Kalo is of Tongan, Māori and Pālangi descent, with her Tongan roots coming from Ha’ato’u, Ha’apai and Tofoa, Tongatapu, her Māori roots coming from Ngāti Kahungunu te Wairoa, and her Pālangi roots coming from Northern Ireland and the UK. She grew up in Tonga and moved to Aotearoa in 2012. Her passion for combating climate change has been due to witnessing first-hand the destructive climate-related impacts occurring in Tonga, and the Pacific. She is currently the Assistant Coordinator for 350.org Pacific in Wellington – their work aims to amplify the voices of those most impacted by Climate Change in the Pacific.
Feeling failed by her school’s climate change education, at 15 Anya founded The Climate Challenge, an organisation which runs conferences across Aotearoa for and by high school students. Four years later over 1000 high school students have passed through the program and the organisation is expanding into classrooms, with climate change resources soon to go out to 40,000 students through a partner organisation.
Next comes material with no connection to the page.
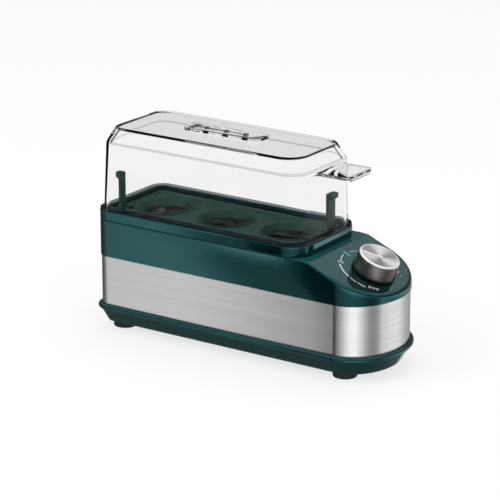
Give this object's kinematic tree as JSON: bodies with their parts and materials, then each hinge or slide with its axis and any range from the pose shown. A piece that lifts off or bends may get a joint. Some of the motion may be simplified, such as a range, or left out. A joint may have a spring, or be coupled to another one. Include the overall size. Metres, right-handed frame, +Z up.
{
  "type": "electric egg cooker",
  "caption": "Slim electric egg cooker with a steel band, a sloped control deck with a knob, a lift-out egg tray over a boiling dish, and a clear lift-off lid.",
  "frame": {"origin": "on the table, at the centre of the object's footprint", "axes": "+X runs along the body towards the control knob, +Y points to the back, where the cord gland is, and +Z is up"},
  "size_m": [0.2148, 0.0762, 0.137],
  "materials": {
    "green_plastic": "glossy dark teal",
    "tray_plastic": "semi-gloss dark green",
    "clear_plastic": "clear, faintly smoky",
    "band_steel": "brushed lengthwise",
    "dish_steel": "satin",
    "zinc_steel": "zinc plated",
    "knob_aluminium": "spun top, polished side",
    "plate_aluminium": "cast",
    "black_plastic": "satin black",
    "white_plastic": "satin white",
    "foot_rubber": "matt",
    "gland_rubber": "matt black",
    "silicone": "matt grey",
    "steatite": "unglazed",
    "wire_red": "insulation",
    "wire_white": "insulation",
    "wire_blue": "insulation"
  },
  "bodies": {
    "base": {"base_pan": "green_plastic", "foot_front_left": "foot_rubber", "foot_front_right": "foot_rubber", "foot_rear_left": "foot_rubber", "foot_rear_right": "foot_rubber", "base_screw_1": "zinc_steel", "base_screw_2": "zinc_steel", "base_screw_3": "zinc_steel", "base_screw_4": "zinc_steel", "steel_band": "band_steel", "cord_gland": "gland_rubber", "upper_housing": "green_plastic", "heater_collar": "green_plastic", "collar_screw_1": "zinc_steel", "collar_screw_2": "zinc_steel", "collar_screw_3": "zinc_steel", "collar_screw_4": "zinc_steel", "boiling_dish": "dish_steel", "dish_gasket": "silicone", "heater_plate": "plate_aluminium", "heating_element": "zinc_steel", "element_pin_near": "zinc_steel", "element_pin_far": "zinc_steel", "element_strap_left": "zinc_steel", "element_strap_right": "zinc_steel", "strap_screw_left": "zinc_steel", "strap_screw_right": "zinc_steel", "thermostat": "steatite", "thermal_fuse": "white_plastic", "fuse_clip": "zinc_steel", "terminal_block": "steatite", "block_screw": "zinc_steel", "regulator_bracket": "zinc_steel", "regulator": "steatite", "deck_screw_near": "zinc_steel", "deck_screw_far": "zinc_steel", "wire_block_regulator": "wire_red", "wire_regulator_thermostat": "wire_red", "wire_thermostat_element": "wire_white", "wire_element_fuse": "wire_white", "wire_fuse_block": "wire_blue"},
    "knob": {"control_shaft": "zinc_steel", "shaft_clip": "zinc_steel", "knob_core": "black_plastic", "knob_cap": "knob_aluminium", "knob_pointer": "white_plastic"},
    "egg_tray": {"egg_tray": "tray_plastic"},
    "lid": {"lid_shell": "clear_plastic"}
  },
  "joints": [
    {"name": "lid_lift", "type": "slide", "parent": "base", "child": "lid", "axis": [0, 0, 1], "range_m": [0, 0.08]},
    {"name": "tray_lift", "type": "slide", "parent": "base", "child": "egg_tray", "axis": [0, 0, 1], "range_m": [0, 0.018]},
    {"name": "knob_turn", "type": "hinge", "parent": "base", "child": "knob", "pos_m": [0.08458, 0, 0.06343], "axis": [0.3907, 0, 0.9205], "range_deg": [-38, 192]}
  ]
}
At 18 years of age, Sophie Handford serves as the national coordinator for School Strike 4 Climate. The first NZ School Strike 4 Climate was on March 15 and 20,000 young people made their voices heard. It gained the attention of the entire country. School Strike 4 Climate is still planning and still taking action and have an inter-generational Strike planned for the 27th September. Climate change is a crisis and needs to be treated with urgency.
Siobhan Kelly is a young climate activist who aims to upskill other young people. Siobhan aspires for a clean, youth and diverse lead country and hopefully one day, world. She has a long history of activism and climate involvement having been involved in not-for-profit organizations since the age of 12. She now co-leads Wellington’s Generation Zero, the creators of the Zero Carbon Act (which she helped create at age 17).
Strike 4 Climate NZ
School Strike 4 Climate NZ is calling for a mass strike (including adults) on 27 September. Come along and stand in solidarity for climate justice and raise your voices to help save the planet!